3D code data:

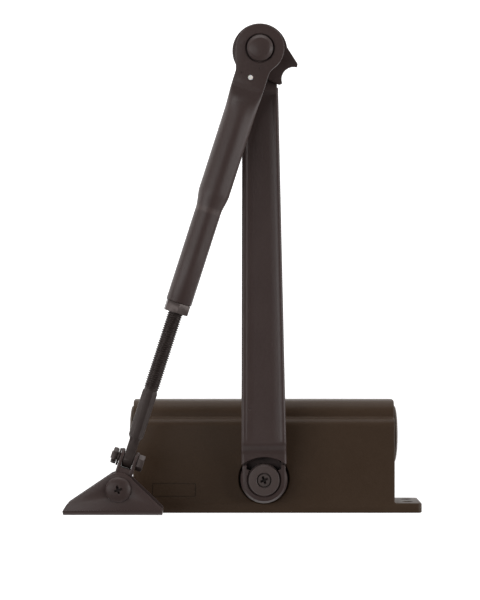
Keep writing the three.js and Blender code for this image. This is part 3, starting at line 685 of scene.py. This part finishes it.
def makeMainArm(look):
    low, high = span("main_arm")
    eyeTop, hubLow = high.z, low.z
    top, bottom, lip, last = look["top"], look["bottom"], look["lipTop"], look["straightEnd"]
    straight = 24.5                 # where the rise out of the hub has ended
    rise = [
        (9.5, lip, 27.5, 0), (14.5, lip, 27.5, 0), (16.4, lip + 0.15, 27.8, 0), (17.4, lip + 0.9, 28.4, 0),
        (19.2, lip + 2.9, 30.2, 0), (20.2, top - 0.35, 31.2, 0), (21.2, top, 32, 0.1),
        (22.6, top, 32.6, 0.35), (straight, top, bottom, look["sunk"]),
    ]
    for step in range(1, 21):
        rise.append((straight + (last - 6 - straight) * step / 20, top, bottom, look["sunk"]))
    rise += [(last - 4.6, top, bottom, 0.3), (last - 3.2, top + 0.2, bottom, 0.1),
             (last - 1.2, top + 1.2, bottom, 0)]
    channel = loft("mainArm", [armRing(*section, look) for section in rise])
    inside, outside = look["lipRadius"] - 0.35, look["lipRadius"]
    fade = lathe("lipArc", [(0, bottom), (inside, bottom), (inside, lip - 0.5), (outside, lip),
                            (outside + 1.2, 45), (0, 45)], 160)
    channel = cut(channel, move(fade, look["lipCentre"]))

    hub = look["hub"]
    boss = lathe("armHub", [
        (0, hubLow), (hub - 0.7, hubLow), (hub, hubLow + 0.7), (hub, 29.6), (13.1, 30.2), (12.6, 30.8),
        (12.1, 31.5), (11.8, 32.6), (11.3, 33.2), (10.4, 33.4), (0, 33.4),
    ], 96)
    outline = [(0, -12.1, 0)] + [(x, y, 0) for x, y in arc(0, 0, 12.1, -90, -270, 24)[1:-1]]
    outline += [(0, 12.1, 0), (9.2, 12.1, 1.5), (8.4, 8.9, 0.6)]
    outline += [(x, y, 0) for x, y in arc(-16.7, 0, 24.7, 17.5, -17.5, 16)]
    outline += [(8.4, -8.9, 0.6), (9.2, -12.1, 1.5)]
    shoulder = bevel(prism("hubShoulder", rounded(outline, 0), 29, 33.9), 0.5, 3, 40)
    cheeks = []
    for side in (-1, 1):
        cheek = [(4, side * 9.7), (22, side * 9.9), (22, side * 12.2), (4, side * 12.3)]
        cheeks.append(prism("hubCheek", cheek[::side], 27.6, 31.5))

    neck = prism("eyeNeck", [(last - 7, 40.2), (last - 2.5, eyeTop), (230, eyeTop), (230, 41.3),
                             (last - 3, 40.2)], -9.45, 9.45)
    outline = [(226, -9.5)] + arc(armLength, 0, look["eye"], -110, 110, 40) + [(226, 9.5)]
    eye = bevel(prism("armEye", outline, 41, eyeTop), 0.45, 3, 40)
    arm = join(channel, boss, shoulder, *cheeks, bevel(turn(neck, 90, "X"), 0.3, 2, 40), eye)

    half, hole = look["square"], look["studHole"]
    square = prism("armSquare", rectangle(-half, half, -half, half, 0.5, 3), hubLow - 1, 34)
    seat = lathe("washerSeat", [(0, 33), (9.2, 33), (9.6, 33.3), (10.4, 36), (0, 36)], 72)
    studHole = move(lathe("studHole", [(0, 38), (hole, 38), (hole, 46), (0, 46)], 40), armLength)
    dent = move(lathe("armDent", [(0, 41.15), (0.7, 41.25), (1.3, 41.8), (0, 42)], 20), 40.5, 7.6)
    pocket = arc(look["lipCentre"], 0, look["lipRadius"] - 0.4, -28, 28, 24) + [(9.9, 9.8), (6.2, 9.8)]
    pocket += arc(0, 0, 9.1, 55, -55, 24) + [(6.2, -9.8), (9.9, -9.8)]
    arm = cut(arm, square, seat, studHole, dent, prism("lipPocket", pocket, 26.2, 40))
    return dress(onArm(arm), "main_arm", armPaint, "main_arm")


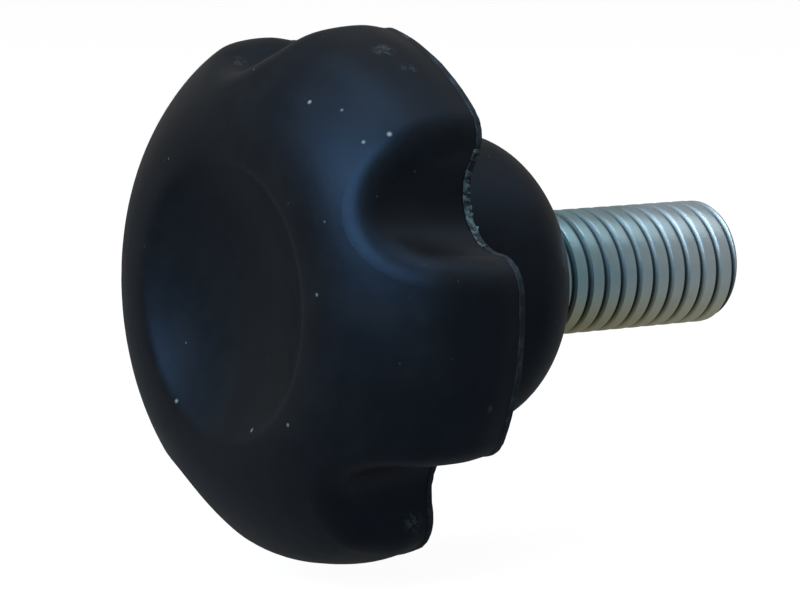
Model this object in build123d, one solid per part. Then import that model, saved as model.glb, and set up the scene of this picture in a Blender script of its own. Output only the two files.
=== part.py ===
from build123d import *
from math import cos, hypot, radians, sin, sqrt
import os

# Five-lobe clamping handwheel with a moulded-in threaded stud.
# Millimetres. The wheel turns about Y: the stud points along +Y, the dished
# face looks along -Y, +Z is up. Origin: centre of the seat face of the hub.

# stud: 3/8 in - 16, 3/4 in free length
STUD_D = 9.525
STUD_FREE = 19.05
STUD_TIP_H = 1.2           # length of the chamfer at the tip
STUD_TIP_DROP = 1.0        # radial drop of that chamfer
SHANK_D = 8.5              # plain shank inside the wheel, the blank the thread is rolled on
THREAD_RUNOUT = 0.9        # cone from the shank out to the thread, just under the seat face
ANCHOR_AF = 14.29          # hex head moulded into the wheel, across flats
ANCHOR_H = 5.6
ANCHOR_DEPTH = 14.8        # seat face to the near side of the hex head

# hub behind the lobes: a cylinder with a rounded end
HUB_R = 11.2
HUB_CROWN_H = 5.7          # height of the rounded end
HUB_CROWN_C = 1.8          # radius at which its ellipse is centred
HUB_SEAT_R = 6.55          # flat seat round the stud
CROWN_END = (-1, 0.68)     # slope of the rounded end where it meets the seat

# lobed wheel
WHEEL_R = 20.0             # over the lobes
BACK_Y = -14.05            # plane of the lobes' back face
FACE_Y = -26.35            # crest of the ridge round the dish
DISH_R = 10.8              # radius of that crest
DISH_DEPTH = 3.0
DISH_FLAT_R = 0.9          # small flat at the middle of the dish
# dish floor as (share of DISH_R, share of DISH_DEPTH), a shallow bowl with a rounded rim
DISH = [(0.35, 0.90), (0.70, 0.50), (0.90, 0.115)]
# dome from the ridge to the back edge, as (drop from WHEEL_R, share of the depth)
DOME = [(4.15, 0.14), (2.05, 0.30), (0.78, 0.45), (0.20, 0.62), (0.0, 0.80)]
BACK_DRAFT = 0.35          # how far the back edge draws in from WHEEL_R
DOME_END = (-0.16, 1)      # slope of the dome where it meets the back face

LOBES = 5
FLUTE_ANGLE = 24.6         # angle of the first finger flute, from +X to +Z
FLUTE_R = 4.1              # flute radius at the back face
FLUTE_INSET = 1.0          # from the rim in to the flute's centre, at the back face
FLUTE_LEAN = 1.95          # how far its centre moves outward over FLUTE_LEN
FLUTE_NARROW = 0.63        # how much narrower it gets over FLUTE_LEN
FLUTE_LEN = 18.0
FLUTE_BLEND = 2.6          # soft edge between flute and dome
OVERCUT = 1.0              # how far a flute's cutter stands past the back face


def polar(r, degrees):
    return r * cos(radians(degrees)), r * sin(radians(degrees))


def hub_radius(y):
    """Radius of the hub's rounded end, a quarter ellipse cut off by the seat."""
    seat = (HUB_SEAT_R - HUB_CROWN_C) / (HUB_R - HUB_CROWN_C)
    height = HUB_CROWN_H / sqrt(1 - seat ** 2)
    t = (y + HUB_CROWN_H) / height
    return HUB_CROWN_C + (HUB_R - HUB_CROWN_C) * sqrt(1 - t ** 2)


# ---------------------------------------------------------------- wheel body
depth = BACK_Y - FACE_Y
dome_points = [(WHEEL_R - drop, FACE_Y + share * depth) for drop, share in DOME]
dish_points = [(DISH_R * out, FACE_Y + DISH_DEPTH * down) for out, down in DISH]
crown_levels = [-HUB_CROWN_H * (1 - k / 6) for k in range(7)]
crown_points = [(hub_radius(y), y) for y in crown_levels]

with BuildPart() as wheel:
    with BuildSketch(Plane.XY):
        with BuildLine():
            Line((0, FACE_Y + DISH_DEPTH), (DISH_FLAT_R, FACE_Y + DISH_DEPTH))
            Spline((DISH_FLAT_R, FACE_Y + DISH_DEPTH), *dish_points, (DISH_R, FACE_Y),
                   tangents=[(1, 0), (1, 0)])
            Spline((DISH_R, FACE_Y), *dome_points, (WHEEL_R - BACK_DRAFT, BACK_Y),
                   tangents=[(1, 0), DOME_END])
            Line((WHEEL_R - BACK_DRAFT, BACK_Y), (HUB_R, BACK_Y))
            Line((HUB_R, BACK_Y), (HUB_R, -HUB_CROWN_H))
            Spline(crown_points, tangents=[(0, 1), CROWN_END])
            Line((HUB_SEAT_R, 0), (0, 0))
            Line((0, 0), (0, FACE_Y + DISH_DEPTH))
        make_face()
    revolve(axis=Axis.Y)
body = wheel.part

# finger flutes, open to the back face and running out through the dome
for k in range(LOBES):
    angle = FLUTE_ANGLE + 360 / LOBES * k
    x0, z0 = polar(WHEEL_R - FLUTE_INSET, angle)
    x1, z1 = polar(WHEEL_R - FLUTE_INSET + FLUTE_LEAN, angle)
    near = Plane(origin=(x0, BACK_Y + OVERCUT, z0), z_dir=(0, -1, 0))
    far = Plane(origin=(x1, BACK_Y + OVERCUT - FLUTE_LEN, z1), z_dir=(0, -1, 0))
    body -= loft([near * Circle(FLUTE_R), far * Circle(FLUTE_R - FLUTE_NARROW)])

# soft edges where the flutes leave the dome
middles = [(edge, edge.center()) for edge in body.edges()]
rims = [edge for edge, c in middles if hypot(c.X, c.Z) > DISH_R and c.Y < BACK_Y - OVERCUT / 2]
body = fillet(rims, FLUTE_BLEND)

# ---------------------------------------------------------------- stud
with BuildPart() as shank:
    with BuildSketch(Plane.XY):
        with BuildLine():
            Polyline((0, -ANCHOR_DEPTH), (SHANK_D / 2, -ANCHOR_DEPTH),
                     (SHANK_D / 2, -THREAD_RUNOUT), (STUD_D / 2, 0),
                     (STUD_D / 2, STUD_FREE - STUD_TIP_H),
                     (STUD_D / 2 - STUD_TIP_DROP, STUD_FREE), (0, STUD_FREE), close=True)
        make_face()
    revolve(axis=Axis.Y)
head = Plane(origin=(0, -ANCHOR_DEPTH, 0), z_dir=(0, -1, 0))
stud = shank.part + extrude(head * RegularPolygon(ANCHOR_AF / 2, 6, major_radius=False), ANCHOR_H)
body = body - stud

os.makedirs("parts", exist_ok=True)
for name, piece in (("wheel_body", body), ("threaded_stud", stud)):
    export_step(piece, "parts/" + name + ".step")
    box = piece.bounding_box()
    print(name, "valid", piece.is_valid, "solids", len(piece.solids()), "volume %.1f" % piece.volume,
          "x %.2f..%.2f y %.2f..%.2f z %.2f..%.2f"
          % (box.min.X, box.max.X, box.min.Y, box.max.Y, box.min.Z, box.max.Z))
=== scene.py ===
from math import atan2, cos, degrees, hypot, pi, radians, sin

import bpy
from mathutils import Matrix, Vector


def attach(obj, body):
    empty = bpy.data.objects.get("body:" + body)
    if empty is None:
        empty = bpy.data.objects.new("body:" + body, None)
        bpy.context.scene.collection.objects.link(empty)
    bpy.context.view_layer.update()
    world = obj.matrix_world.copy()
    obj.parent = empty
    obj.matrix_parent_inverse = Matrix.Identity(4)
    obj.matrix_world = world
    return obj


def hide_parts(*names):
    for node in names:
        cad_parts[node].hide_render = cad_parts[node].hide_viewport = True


# Lobed clamping handwheel: moulded wheel, threaded stud and the thin moulding
# lip round the back of the lobes. All sizes are in metres.

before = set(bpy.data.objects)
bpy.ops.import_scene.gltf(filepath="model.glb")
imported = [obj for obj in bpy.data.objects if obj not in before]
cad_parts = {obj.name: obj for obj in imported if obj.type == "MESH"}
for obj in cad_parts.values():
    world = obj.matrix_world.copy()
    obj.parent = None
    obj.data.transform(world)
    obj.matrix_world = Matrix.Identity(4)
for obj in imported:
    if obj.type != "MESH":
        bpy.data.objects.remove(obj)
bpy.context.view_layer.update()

MM = 0.001
BACK_Y = -14.05 * MM        # back face of the lobes
LOBES_FROM = 13 * MM        # the lobes' back edge lies outside this radius
FLUTE_ANGLE = 24.6          # first finger flute, degrees from +X to +Z
SAME_LEVEL = 0.02 * MM      # nearer than this counts as on the back face
WELD = 0.002 * MM

STUD_R = 4.7625 * MM
STUD_END = 19.05 * MM
STUD_ROOT = -14.8 * MM      # where the hex anchor starts
TIP_ROUND = 0.95 * MM
SHANK_R = 4.25 * MM         # plain shank inside the wheel
RUNOUT = 0.9 * MM           # cone from the shank out to the thread
SHANK_OVERLAP = 0.4 * MM    # how far the shank reaches into that cone
ANCHOR_AF = 14.29 * MM
ANCHOR_H = 5.6 * MM
ANCHOR_BEVEL = 0.3 * MM

PITCH = 1.5875 * MM
THREAD_DEPTH = 0.30 * PITCH
THREAD_SHIFT = -0.69 * MM   # where along the stud the grooves fall
THREAD_TURNS = 16
THREAD_LEAD_IN = 2.5 * PITCH
# height of the thread form across one pitch, from root to crest to root
RISE = [0, 0.10, 0.55, 0.92, 0.98, 0.99, 1, 1]
THREAD_FORM = RISE + [1] + RISE[::-1]

LIP_WIDTH = 0.50 * MM
LIP_THICK = 0.24 * MM
LIP_ROUND = 0.09 * MM
LIP_PROUD = 0.02 * MM       # how far it stands past the back face
LIP_WAVER = 0.035 * MM
FLASH_REACH = 11            # degrees to each side of the flash's middle
FLASH_TURN = 2              # degrees from the flute's middle to the flash's
FLASH_DROP = 0.62 * MM      # from the back face to the foot of the flash
FLASH_HEIGHT = 0.55 * MM
FLASH_RAGGED = 0.22 * MM
FLASH_OUT = 0.13 * MM
FLASH_THICK = 0.06 * MM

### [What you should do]
From the entries above, list each line with "node" in it.

### [Result below]
    for node in names:
        cad_parts[node].hide_render = cad_parts[node].hide_viewport = True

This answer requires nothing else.